Missy Knott of Curve Lake First Nation appointed to Ontario Arts Council

The first-ever appointee from Curve Lake First Nation, the singer-songwriter and business owner will help direct the province's primary arts funding organization for the next three years

The Ontario government has appointed singer-songwriter and record label owner Missy Knott of Curve Lake First Nation to the Ontario Arts Council, an agency that operates at arm's length from the Ministry of Tourism, Culture and Sport and provides grants and services to professional Ontario-based artists and arts organizations. The agency is governed by a volunteer board comprising 12 members who come from communities across the province. (Photo courtesy of MPP Dave Smith's office)
The Ontario government has appointed singer-songwriter and record label owner Missy Knott of Curve Lake First Nation to the Ontario Arts Council, an agency that operates at arm's length from the Ministry of Tourism, Culture and Sport and provides grants and services to professional Ontario-based artists and arts organizations. The agency is governed by a volunteer board comprising 12 members who come from communities across the province. (Photo courtesy of MPP Dave Smith's office)

The Ontario government has appointed Missy Knott to the Ontario Arts Council, the first-ever appointment of a member of Curve Lake First Nation to the council and the first appointee to the council from the Peterborough area in more than 50 years.

Peterborough-Kawartha MPP Dave Smith made the announcement of Knott’s appointment in a media release issued on Monday (October 16).

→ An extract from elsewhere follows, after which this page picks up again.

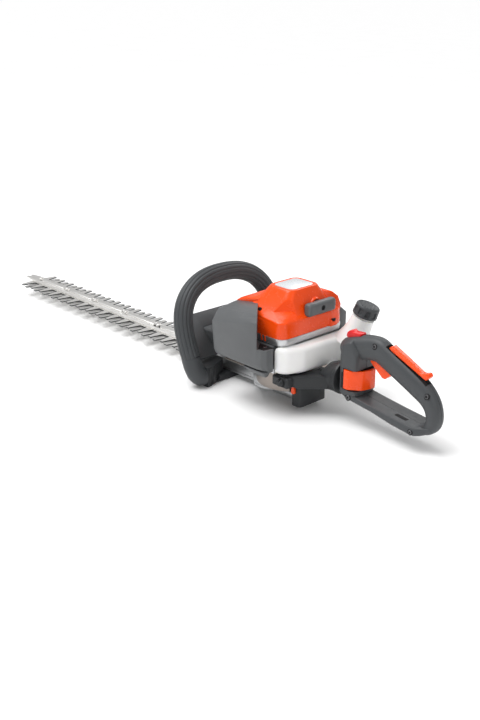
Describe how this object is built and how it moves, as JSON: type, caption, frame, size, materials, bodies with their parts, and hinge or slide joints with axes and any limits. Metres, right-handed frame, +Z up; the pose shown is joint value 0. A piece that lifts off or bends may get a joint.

“I had the privilege of first working with Missy in the lead up to the Special Hockey International Tournament in Peterborough back in 2017,” Smith said. “I am so happy that someone who has used her talents to give back to our community as a positive role model is be appointed to the Ontario Arts Council. In my position as Member of Provincial Parliament I have witnessed the impact that Missy has had not only to those in Curve Lake, but the greater Peterborough area.”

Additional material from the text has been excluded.